The tremendous increase in CBP managers and supervisors has come at the expense of national security preparedness and frontline positions. Also, these highly paid management positions are straining the CBP budget. With the increased use of RSAs to fund additional CBP Officer new hires, NTEU urges that CBP return to a more balanced supervisor to frontline employee ratio.

RECOMMENDATIONS

Funding for additional CBP staff must be increased to ensure security and mitigate prolonged wait times for both trade and travel at our nation’s ports of entry. The use of RSAs as an alternate source of funding is merely a band aid approach and cannot replace the need for Congress to authorize an increase in CUFs and immigration user fees by indexing these fees to inflation or to provide sufficient appropriations to hire 2,700 new CBP Officers to adequately address CBP staffing needs. Therefore, NTEU urges the Committee to:

• Support legislation to authorize funding through appropriations and a user fee increase indexed to inflation for the needed 2,700 new CBP Officers;

• Engage in robust oversight of RSAs to ensure that this program does not replace primary funding sources or result in inequitable distribution of CBP Officer resources;

• Reject the provision in the Senate-approved highway bill that diverts needed Customs user fee funding from CBP staffing and overtime to unrelated projects.

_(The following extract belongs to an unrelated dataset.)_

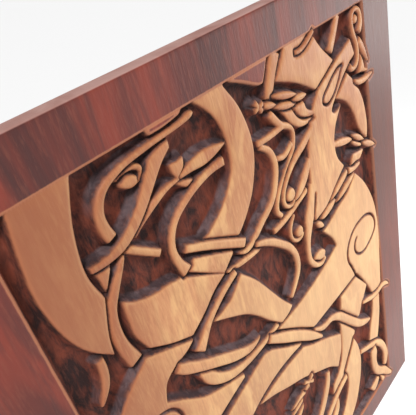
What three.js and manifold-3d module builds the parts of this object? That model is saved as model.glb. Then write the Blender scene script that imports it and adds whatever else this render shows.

The more than 25,000 CBP employees represented by NTEU are proud of their part in keeping our country free from terrorism, our neighborhoods safe from drugs and our economy safe from illegal trade, while ensuring that legal trade and travelers move expeditiously through our air, sea and land ports. These men and women are deserving of more resources to perform their jobs better and more efficiently.

Thank you for the opportunity to submit this testimony to the Committee on their behalf.